Friday, June 5, 2026

Shooting Off My Mouth About “Young Guns”

Recently I’ve been catching up on classic films about young men in trouble. Perhaps I’ve been inspired by the spectacular new TV production of Lord of the Flies. In any case, I’ve now seen  Stand by Me (1985), River’s Edge (1986), and The Lost Boys (1987), the last of which has just become a Broadway musical hit.  Each of these flicks features young and mostly white males who are still children—or barely out of childhood—cut off from the adults in their lives and learning to cope with their world on the most violent terms.

  In 1988 along came Young Guns, which is often rather sneeringly referred to as a Brat Pack western. The designation of course refers mostly to a cluster of young actors (among them Molly Ringwald, Rob Lowe, and Demi Moore) who starred in the teen angst movies written and directed by John Hughes in this era. The young actors reportedly hated the “brat pack” designation, which came out of David Blum’s 1985 story in New York magazine in the wake of Hughes’ St. Elmo’s Fire. Emilio Estevez, who had figured prominently in the Blum piece, is the central figure in Young Guns, playing an embellished version of the Old West’s William Bonney, aka Billy the Kid.

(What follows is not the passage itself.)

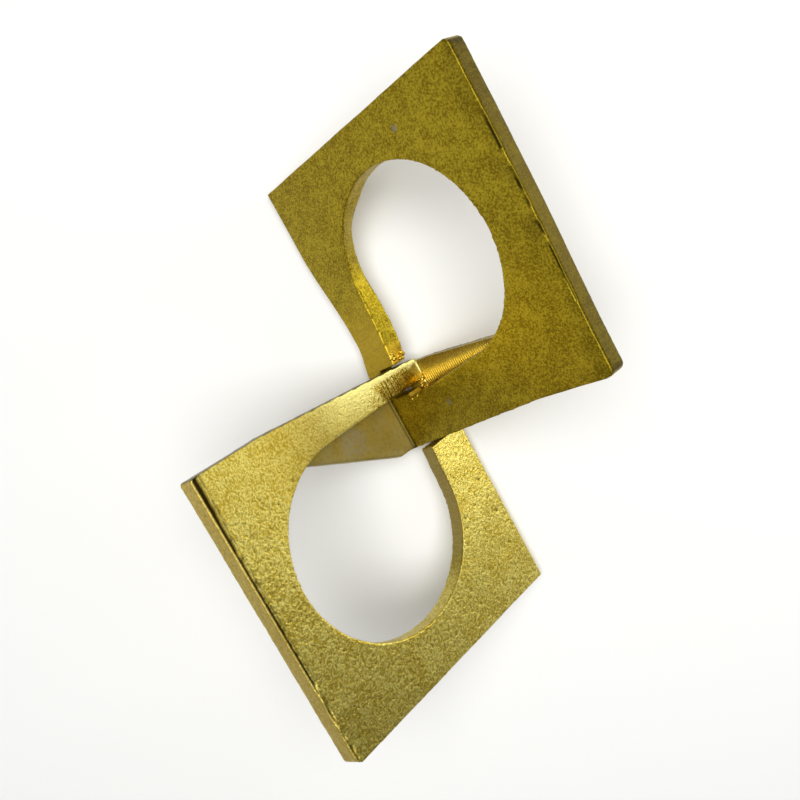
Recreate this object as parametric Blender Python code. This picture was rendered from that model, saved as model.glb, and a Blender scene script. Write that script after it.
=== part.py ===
"""Two flat square links, each with a round window, hooked through each other at one corner.

Both links are the same flat casting with small differences at the hooked corner. They stand on a
table in an open V, each leaning at 45 degrees on its foot edge, and the upper link is the lower
one turned half way round the vertical axis. Metres, +Z up, the origin on the table under the
middle of the pair, +Y along the line where the two plates cross.

A link is drawn flat, in its own frame: x runs up the plate and y along the foot edge, both from
the crossing, and z from the front face to the back face. The plate lies at y <= 0.
"""
import math

import bmesh
import bpy
from mathutils import Matrix, Vector

# One link's plate
SIDE = 0.110
THICKNESS = 0.007
CORNER_RADIUS = 0.002
EDGE_CHAMFER = 0.0008

# The hooked corner: the arms that pass through each other, and the room they have
HOOK_ARM = 0.0145
HOOK_GAP = 0.004
HOOK_PLAY = 0.0008
FOOT_LEG = 0.008
SEAT_CLEARANCE = 0.002
SEAT_ROOM = 0.010
WINDOW_CORNER_RADIUS = 0.004
SEAT_CORNER_RADIUS = 0.0015
TAPER_LENGTH = 0.080

# The toe: the tapered tongue of the corner, folded back behind the other link's arm
TOE_LENGTH = 0.047
TOE_THICKNESS = 0.0045
TOE_SHOULDER = 0.008
TOE_ROOT_DEPTH = 0.026
TOE_TIP_WIDTH = 0.004
TOE_HEEL = 0.001
TOE_CORNER_RADIUS = 0.0015

# The weld seam that closes each link after it has been passed through the other
SEAM_WIDTH = 0.0022
SEAM_GAP = 0.0003

# Derived from the above
OVERLAP = 2 * HOOK_ARM + HOOK_GAP
FOOT_REACH = THICKNESS + SEAT_CLEARANCE + FOOT_LEG
PLATE_MIDDLE = Vector((SIDE / 2 - FOOT_REACH, -SIDE / 2))
WINDOW_CORNER = Vector((0.0, -HOOK_ARM))
LEAN = math.radians(45)
# Each foot edge's 45 degree chamfer lies flat on the table
STANDING_HEIGHT = (FOOT_REACH + THICKNESS - EDGE_CHAMFER) / math.sqrt(2)

# Working values: how far a cutter runs past the plate, how finely the rounds are divided, how
# close two places or two directions are to count as one, and the crease angle of the shading
CUT_MARGIN = 0.004
ARC_STEPS = 88
ROUND_STEPS = 5
SAME_PLACE = 0.0001
PARALLEL = 0.999
SHARP_ANGLE = math.radians(35)

GOLD_FINISH = {"color": (0.42, 0.33, 0.07, 1.0), "metallic": 1.0, "roughness": 0.45}
SEAM_FINISH = {"color": (0.50, 0.38, 0.09, 1.0), "metallic": 1.0, "roughness": 0.35}

# What differs between the two links. The window's size is its width up the plate and its width
# along the foot edge, and its shift is from the plate's middle. The hooked corner stands out from
# the line of the arm's outer edge, or in where it is negative. The toe's outer edge is measured
# inward from that line, at the toe's shoulder and at its tip. A seam crosses either the hooked
# arm, "arm", or the foot edge's arm, "foot", at a distance from the crossing.
LINKS = {
    "lower_link": {
        "turn": 0.0,
        "window_size": Vector((0.077, 0.077)),
        "window_shift": Vector((0.004, 0.001)),
        "corner_stands_out": -0.006,
        "corner_radius": 0.007,
        "toe_edge": (0.0072, 0.0100),
        "seam_across": "arm",
        "seam_at": 0.0075,
    },
    "upper_link": {
        "turn": math.pi,
        "window_size": Vector((0.070, 0.0725)),
        "window_shift": Vector((0.001, -0.0025)),
        "corner_stands_out": 0.0054,
        "corner_radius": 0.002,
        "toe_edge": (-0.0045, 0.0135),
        "seam_across": "foot",
        "seam_at": 0.040,
    },
}


def clear_scene():
    """Remove every object, so the script can be run again in an open file."""
    for scene_object in list(bpy.data.objects):
        bpy.data.objects.remove(scene_object, do_unlink=True)


def make_material(name, finish):
    """One Principled metal."""
    material = bpy.data.materials.new(name)
    material.use_nodes = True
    shader = material.node_tree.nodes["Principled BSDF"]
    shader.inputs["Base Color"].default_value = finish["color"]
    shader.inputs["Metallic"].default_value = finish["metallic"]
    shader.inputs["Roughness"].default_value = finish["roughness"]
    return material


def add_object(name, bm, frame):
    """Turn a bmesh into a named object that hangs on a link's frame."""
    bmesh.ops.recalc_face_normals(bm, faces=bm.faces)
    mesh = bpy.data.meshes.new(name)
    bm.to_mesh(mesh)
    bm.free()
    new_object = bpy.data.objects.new(name, mesh)
    bpy.context.scene.collection.objects.link(new_object)
    new_object.parent = frame
    return new_object


def add_cutter(name, bm, frame):
    """A shape used only in booleans."""
    cutter = add_object(name, bm, frame)
    cutter.hide_render = True
    cutter.display_type = "WIRE"
    return cutter


def add_boolean(target, tool, operation):
    """An exact boolean of one object with a cutter."""
    modifier = target.modifiers.new(f"{operation.lower()}_{tool.name}", "BOOLEAN")
    modifier.operation = operation
    modifier.solver = "EXACT"
    modifier.object = tool


def prism(outline, bottom, top):
    """A bmesh prism over a flat outline, from one height to another."""
    bm = bmesh.new()
    ring = [bm.verts.new((point.x, point.y, bottom)) for point in outline]
    base = bm.faces.new(ring)
    extruded = bmesh.ops.extrude_face_region(bm, geom=[base])
    moved = [item for item in extruded["geom"] if isinstance(item, bmesh.types.BMVert)]
    bmesh.ops.translate(bm, verts=moved, vec=(0, 0, top - bottom))
    return bm


def box(low, high):
    """A bmesh box between two corners."""
    outline = [
        Vector((low[0], low[1])),
        Vector((high[0], low[1])),
        Vector((high[0], high[1])),
        Vector((low[0], high[1])),
    ]
    return prism(outline, low[2], high[2])


def edges_along(bm, axis):
    """The straight edges of a bmesh that run along one axis."""
    return [
        edge
        for edge in bm.edges
        if abs((edge.verts[1].co - edge.verts[0].co).normalized()[axis]) > PARALLEL
    ]


def is_at(edge, point):
    """Whether an upright edge stands at a point of the outline."""
    return (edge.verts[0].co.xy - point).length < SAME_PLACE


def round_edges(bm, edges, radius, steps):
    """Round or chamfer edges of a bmesh."""
    bmesh.ops.bevel(
        bm,
        geom=edges,
        offset=radius,
        offset_type="OFFSET",
        segments=steps,
        profile=0.5,
        affect="EDGES",
    )


def arm_edge(details, x):
    """How far the hooked arm's outer edge stands out at a place along it, within its taper."""
    along = (TAPER_LENGTH - FOOT_REACH - x) / TAPER_LENGTH
    return details["corner_stands_out"] * along


def plate_bmesh(details):
    """The square plate, its corners rounded and its long edges chamfered."""
    hooked_corner = Vector((-FOOT_REACH, arm_edge(details, -FOOT_REACH)))
    outline = [
        hooked_corner,
        Vector((-FOOT_REACH, -SIDE)),
        Vector((SIDE - FOOT_REACH, -SIDE)),
        Vector((SIDE - FOOT_REACH, 0.0)),
        Vector((TAPER_LENGTH - FOOT_REACH, 0.0)),
    ]
    bm = prism(outline, 0.0, THICKNESS)
    upright = edges_along(bm, 2)
    hooked = [edge for edge in upright if is_at(edge, hooked_corner)]
    others = [edge for edge in upright if edge not in hooked]
    round_edges(bm, others, CORNER_RADIUS, ROUND_STEPS)
    hooked = [edge for edge in edges_along(bm, 2) if is_at(edge, hooked_corner)]
    round_edges(bm, hooked, details["corner_radius"], ROUND_STEPS)
    rim = [edge for edge in bm.edges if edge.verts[0].co.z == edge.verts[1].co.z]
    round_edges(bm, rim, EDGE_CHAMFER, 1)
    return bm


def window_outline(details):
    """The window: an oval drawn out by two tangents to a corner beside the hooked arm."""
    centre = PLATE_MIDDLE + details["window_shift"]
    half_width, half_height = details["window_size"] / 2
    to_corner = WINDOW_CORNER - centre
    unit_corner = Vector((to_corner.x / half_width, to_corner.y / half_height))
    heading = math.atan2(unit_corner.y, unit_corner.x)
    half_open = math.acos(min(1.0, 1.0 / unit_corner.length))
    sweep = 2 * (math.pi - half_open)
    outline = [WINDOW_CORNER]
    for step in range(ARC_STEPS + 1):
        angle = heading + half_open + sweep * step / ARC_STEPS
        rim = Vector((half_width * math.cos(angle), half_height * math.sin(angle)))
        outline.append(centre + rim)
    return outline


def window_bmesh(details):
    """The window's cutter, its drawn-out corner rounded."""
    bm = prism(window_outline(details), -CUT_MARGIN, THICKNESS + CUT_MARGIN)
    upright = [edge for edge in edges_along(bm, 2) if is_at(edge, WINDOW_CORNER)]
    round_edges(bm, upright, WINDOW_CORNER_RADIUS, ROUND_STEPS)
    return bm


def seat_bmesh(other_details):
    """The notch beside the window's corner, where the other link's arm passes."""
    other_edge = max(arm_edge(other_details, 0.0), arm_edge(other_details, -THICKNESS))
    low = (FOOT_LEG - FOOT_REACH, -(OVERLAP + other_edge + HOOK_PLAY), -CUT_MARGIN)
    high = (SEAT_ROOM, -HOOK_ARM, THICKNESS + CUT_MARGIN)
    bm = box(low, high)
    round_edges(bm, edges_along(bm, 2), SEAT_CORNER_RADIUS, ROUND_STEPS)
    return bm


def toe_bmesh(details):
    """The toe: a tapered blade square to the plate, from its back face to beyond the front."""
    shoulder_edge, tip_edge = details["toe_edge"]
    heel = THICKNESS - EDGE_CHAMFER
    outline = [
        Vector((heel, -shoulder_edge)),
        Vector((heel, -TOE_ROOT_DEPTH)),
        Vector((0.0, -TOE_ROOT_DEPTH)),
        Vector((-TOE_LENGTH, -(tip_edge + TOE_TIP_WIDTH))),
        Vector((-TOE_LENGTH, -tip_edge)),
        Vector((-TOE_SHOULDER, -shoulder_edge)),
    ]
    outer_face = TOE_HEEL - FOOT_REACH
    bm = prism(outline, outer_face, outer_face + TOE_THICKNESS)
    tip = [
        edge
        for edge in edges_along(bm, 2)
        if edge.verts[0].co.x < -TOE_LENGTH / 2
    ]
    round_edges(bm, tip, TOE_CORNER_RADIUS, ROUND_STEPS)
    # The outline's first axis is the plate's depth and the prism's height lies across the plate
    stand_up = Matrix(((0, 0, 1, 0), (0, 1, 0, 0), (1, 0, 0, 0), (0, 0, 0, 1)))
    bmesh.ops.transform(bm, matrix=stand_up, verts=bm.verts)
    bmesh.ops.reverse_faces(bm, faces=bm.faces)
    return bm


def seam_box(details, half_width):
    """A bar across the hooked arm or the foot arm, as wide as asked, to cut or to fill."""
    distance = details["seam_at"]
    if details["seam_across"] == "arm":
        low = (distance - half_width, -(HOOK_ARM + HOOK_GAP / 2), -CUT_MARGIN)
        high = (distance + half_width, CUT_MARGIN, THICKNESS + CUT_MARGIN)
    else:
        low = (-FOOT_REACH - CUT_MARGIN, -distance - half_width, -CUT_MARGIN)
        high = (PLATE_MIDDLE.x, -distance + half_width, THICKNESS + CUT_MARGIN)
    return box(low, high)


def build_link(name, details, other_details):
    """One link casting and the seam that closes it."""
    frame = bpy.data.objects.new(f"{name}_frame", None)
    bpy.context.scene.collection.objects.link(frame)
    half_turn = Matrix.Rotation(details["turn"], 4, "Z")
    stand = Matrix.Translation((0, OVERLAP / 2, STANDING_HEIGHT))
    lean = Matrix.Rotation(-(math.pi - LEAN), 4, "Y")
    frame.matrix_world = half_turn @ stand @ lean

    window = add_cutter(f"{name}_window_cutter", window_bmesh(details), frame)
    seat = add_cutter(f"{name}_seat_cutter", seat_bmesh(other_details), frame)
    toe = add_cutter(f"{name}_toe_tool", toe_bmesh(details), frame)
    slot_bm = seam_box(details, SEAM_WIDTH / 2 + SEAM_GAP)
    slot = add_cutter(f"{name}_slot_cutter", slot_bm, frame)
    bar = add_cutter(f"{name}_bar_tool", seam_box(details, SEAM_WIDTH / 2), frame)

    link = add_object(name, plate_bmesh(details), frame)
    for cutter in (window, seat, slot):
        add_boolean(link, cutter, "DIFFERENCE")
    add_boolean(link, toe, "UNION")
    link.data.materials.append(make_material(f"{name}_cast_gold", GOLD_FINISH))

    seam = add_object(f"{name}_seam", plate_bmesh(details), frame)
    for cutter in (window, seat):
        add_boolean(seam, cutter, "DIFFERENCE")
    add_boolean(seam, bar, "INTERSECT")
    seam.data.materials.append(make_material(f"{name}_weld_gold", SEAM_FINISH))
    for piece in (link, seam):
        piece.data.shade_smooth()
        piece.data.set_sharp_from_angle(angle=SHARP_ANGLE)


clear_scene()
build_link("lower_link", LINKS["lower_link"], LINKS["upper_link"])
build_link("upper_link", LINKS["upper_link"], LINKS["lower_link"])
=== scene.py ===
"""Looks for a pair of square cast links that hang through each other at one corner.

Each link is a sand-cast aluminium plate under an antique gold tint, with a large window, a hooked
arm that passes through the other link, a dressed weld that closes it, and a tapered toe folded
back behind the other link's arm. A link is shaped flat in its own frame, as a founder would see
it on the bench: x runs up the plate and y along the foot edge, both from the crossing, and z from
the front face to the back face. Its mesh is then stood up where the CAD link stands. Metres.
"""
import logging
import math
import random
from dataclasses import dataclass, field
from enum import Enum

import bmesh
import bpy
from mathutils import Matrix, Vector, noise


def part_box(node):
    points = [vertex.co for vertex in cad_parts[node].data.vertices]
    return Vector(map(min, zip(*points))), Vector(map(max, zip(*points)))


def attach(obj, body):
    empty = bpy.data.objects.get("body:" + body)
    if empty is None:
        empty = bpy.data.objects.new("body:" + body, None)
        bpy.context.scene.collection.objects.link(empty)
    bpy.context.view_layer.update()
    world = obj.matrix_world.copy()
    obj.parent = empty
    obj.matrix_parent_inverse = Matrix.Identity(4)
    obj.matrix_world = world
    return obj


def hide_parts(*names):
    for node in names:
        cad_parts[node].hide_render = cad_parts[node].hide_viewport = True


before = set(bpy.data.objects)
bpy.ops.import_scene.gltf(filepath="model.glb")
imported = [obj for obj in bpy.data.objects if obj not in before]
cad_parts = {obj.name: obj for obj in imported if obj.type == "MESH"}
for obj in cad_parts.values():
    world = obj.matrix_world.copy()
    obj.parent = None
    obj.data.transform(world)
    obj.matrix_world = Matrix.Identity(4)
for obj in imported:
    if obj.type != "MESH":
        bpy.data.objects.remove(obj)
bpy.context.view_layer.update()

LOG = logging.getLogger("linked_squares")
MM = 0.001

# How far a normal turns to the front, from where a face starts to count as front to where it does
FRONT_TURN = (0.3, 0.9)
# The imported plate's edge chamfer, which the pair stands on; the toe stops short of the back by it
EDGE_CHAMFER = 0.8 * MM
# How far past the hooked arm's width a weld on it is cut
ARM_MARGIN = 2 * MM


class SeamSide(Enum):
    """Which arm of the hooked corner a link's weld crosses."""

    HOOKED_ARM = "hooked arm"
    FOOT_ARM = "foot arm"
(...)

 To be honest, this is not a story that can easily be tracked. But it apparently takes off from actual historic events: a young Englishman named John Tunstall came to Santa Fe in 1876 to get into the cattle business. His success as a rancher and store-owner put him at odds with local interests, and he was eventually murdered. In the film Tunstall (played by the always interesting Terence Stamp) is an older man, serving as a father figure to a number of wayward teenagers who work for him and are tutored by him in reading and social graces. After his sudden death, they dub themselves The Regulators, and are briefly deputized to take down his killers. But corrupt forces in the vicinity soon have them on the run.

 Estevez’s film role as Billy the Kid is the most interesting: he’s smart, brash, and always itching for a fight. Also memorable is Kiefer Sutherland, who—though scary indeed in Stand by Me and The Lost Boys—here plays a character with a sentimental side. (As “Doc,” he’s a gunslinger who’s also a would-be poet. Eventually he rescues a pretty Chinese concubine who’s being kept in thrall by the evil Jack Palance. Yes, it’s that kind of movie.) Smaller roles are filled by Estevez’s real-life brother Charlie Sheen, by Lou Diamond Phillips (as the all-purpose Native American in the gang), by Dermot Mulroney as the slob of the group, and by Casey Siemaszko as a love-sick gang member who makes some unfortunate choices. Some veteran actors, including Brian Keith, Terry O’Quinn, and Patrick Wayne (yes, he’s John’s son), also have key roles in the proceedings.

 As action movies go, this one has much to recommend it. There are a lot of horses, a lot of bad guys, and a lot of blood to be shed in picturesque outdoor surroundings. The climactic siege of a house to which Billy and the gang have been lured contains some dramatic moments, though it doesn’t fully match up with the actual historical episode. I was rather taken, in fact, by the filming of this episode: the up-close and slo-mo camera work here serves, I’m convinced, to glamorize violence, and to make us eager for more. Which is why there was a lucrative 1990 sequel, and talk of other sequels to come.